I love owls. We live in the countryside, surrounded by fields with sheep, rabbits, mice and the occasional fox, and woods with deer, a few badgers and masses of birds which also inhabit our garden. Sometimes at dusk, we listen to owls hooting across the woods and fields, and have heard three different cries at the same time – but the barn owl is the one that we hear most often.
I have been painting watercolours for over ten years now, and decided to paint a barn owl. This is my effort on the left – and I have called him Cedric, for no particular reason other than that it is a wise-sounding name.
We also have buzzards, who wheel about the sky high above the garden watching for prey scuttling around below. There are the usual medley of garden birds including sparrows, robins, tits, blackbirds, thrushes and a wood-pecker. And we have rather noisy crows and rooks too.

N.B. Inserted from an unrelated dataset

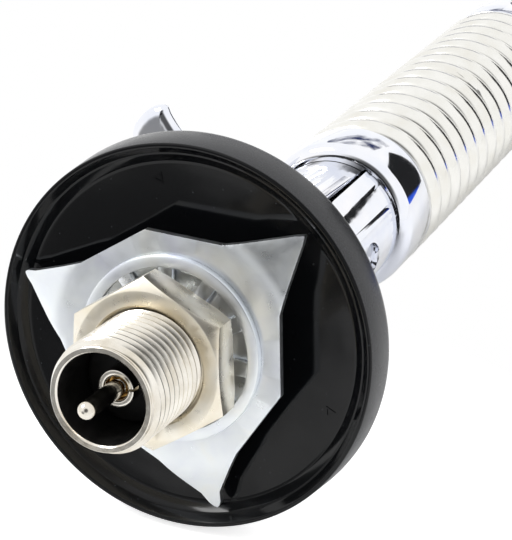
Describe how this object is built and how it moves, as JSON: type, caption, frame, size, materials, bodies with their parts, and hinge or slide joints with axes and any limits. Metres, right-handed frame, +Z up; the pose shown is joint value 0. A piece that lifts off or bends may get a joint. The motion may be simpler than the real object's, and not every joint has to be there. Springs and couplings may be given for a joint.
{
  "type": "vehicle whip antenna",
  "caption": "Vehicle whip antenna with a threaded clamp base, tilt hinge with wing bolt, coil spring and helically wound whip.",
  "frame": {"origin": "centre of the base disc's rim, on the plane that rests on the vehicle panel", "axes": "+Z up along the threaded base towards the whip, +X towards the hinge ear, the wing bolt on the -X side; the hinge leans 4.84 degrees towards -Y at rest"},
  "size_m": [0.0667, 0.0711, 0.5166],
  "materials": {
    "black_moulding": "gloss below, satin outer wall",
    "nickel_plating": "bright nickel-plated brass",
    "zinc_plating": "bright zinc-plated steel",
    "chrome_casting": "bright chrome-plated casting",
    "chrome_steel": "bright chrome",
    "spring_steel": "nickel-plated spring steel",
    "insulator_black": "matte",
    "seal_rubber": "matte",
    "steel_plain": "plain steel",
    "brass_contact": "plain brass",
    "copper_wire": "enamelled copper",
    "glass_fibre": "satin",
    "sleeve_black": "satin"
  },
  "bodies": {
    "base": {"base_disc": "black_moulding", "threaded_bushing": "nickel_plating", "flange_gasket": "seal_rubber", "neck_insulator": "insulator_black", "contact_carrier": "insulator_black", "contact_ferrule": "nickel_plating", "centre_pin": "nickel_plating", "feed_nut": "brass_contact", "feed_rod": "brass_contact", "knuckle_seal": "seal_rubber", "lower_knuckle": "chrome_casting", "friction_disc": "steel_plain"},
    "clamp_plate": {"claw_plate": "zinc_plating", "tooth_lock_washer": "zinc_plating"},
    "nut": {"mounting_nut": "nickel_plating"},
    "bolt_washers": {"flat_washer": "chrome_steel", "split_washer": "chrome_steel"},
    "wing": {"wing_bolt": "chrome_steel"},
    "hinge_head": {"upper_knuckle": "chrome_casting"},
    "spring_coil": {"spring": "spring_steel", "ground_braid": "copper_wire"},
    "whip": {"upper_cup": "chrome_casting", "set_screws": "steel_plain", "whip_ferrule": "chrome_steel", "fibreglass_rod": "glass_fibre", "wire_winding": "copper_wire", "whip_sleeve": "sleeve_black", "tip_cap": "sleeve_black"}
  },
  "joints": [
    {"name": "clamp_slide", "type": "slide", "parent": "base", "child": "clamp_plate", "axis": [0, 0, -1], "range_m": [0, 0.0121]},
    {"name": "nut_turn", "type": "hinge", "parent": "clamp_plate", "child": "nut", "pos_m": [0, 0, -0.0097], "axis": [0, 0, -1], "range_deg": [0, 2880]},
    {"name": "bolt_slide", "type": "slide", "parent": "base", "child": "bolt_washers", "axis": [-1, 0, 0], "range_m": [0, 0.0051]},
    {"name": "wing_turn", "type": "hinge", "parent": "bolt_washers", "child": "wing", "pos_m": [-0.0146, 0, 0.0526], "axis": [-1, 0, 0], "range_deg": [0, 1440]},
    {"name": "tilt", "type": "hinge", "parent": "base", "child": "hinge_head", "pos_m": [0, 0, 0.0526], "axis": [1, 0, 0], "range_deg": [-94.8, 0]},
    {"name": "spring_bend", "type": "hinge", "parent": "hinge_head", "child": "spring_coil", "pos_m": [0, -0.00384, 0.09794], "axis": [1, 0, 0], "range_deg": [-35, 35], "stiffness_Nm_per_rad": 4, "deforming": ["spring", "ground_braid"]},
    {"name": "whip_bend", "type": "hinge", "parent": "spring_coil", "child": "whip", "pos_m": [0, -0.00743, 0.14039], "axis": [0, 0.9964, 0.0844], "range_deg": [-35, 35], "stiffness_Nm_per_rad": 4, "deforming": ["spring", "ground_braid"]}
  ],
  "couplings": [
    {"joint": "clamp_slide", "follows": "nut_turn", "m_per_rad": 0.00023873},
    {"joint": "bolt_slide", "follows": "wing_turn", "m_per_rad": 0.00019894}
  ]
}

I also love exotic birds such as toucans though we don’t get them in England, of course. And peacocks who are very noisy and proud, flaunting their plumage. I like storks too, or cranes as they are sometimes called. Two years ago I did a series of paintings on Aesop’s Fables, and my watercolour of The Peacock and the Crane is here:
The peacock boasted that he was very beautiful and colourful, and thought crane was very ugly. The crane responded that the Peacock could only walk upon the ground, where as he could fly wherever he chose and had the freedom of the sky. My peacock looks disgruntled!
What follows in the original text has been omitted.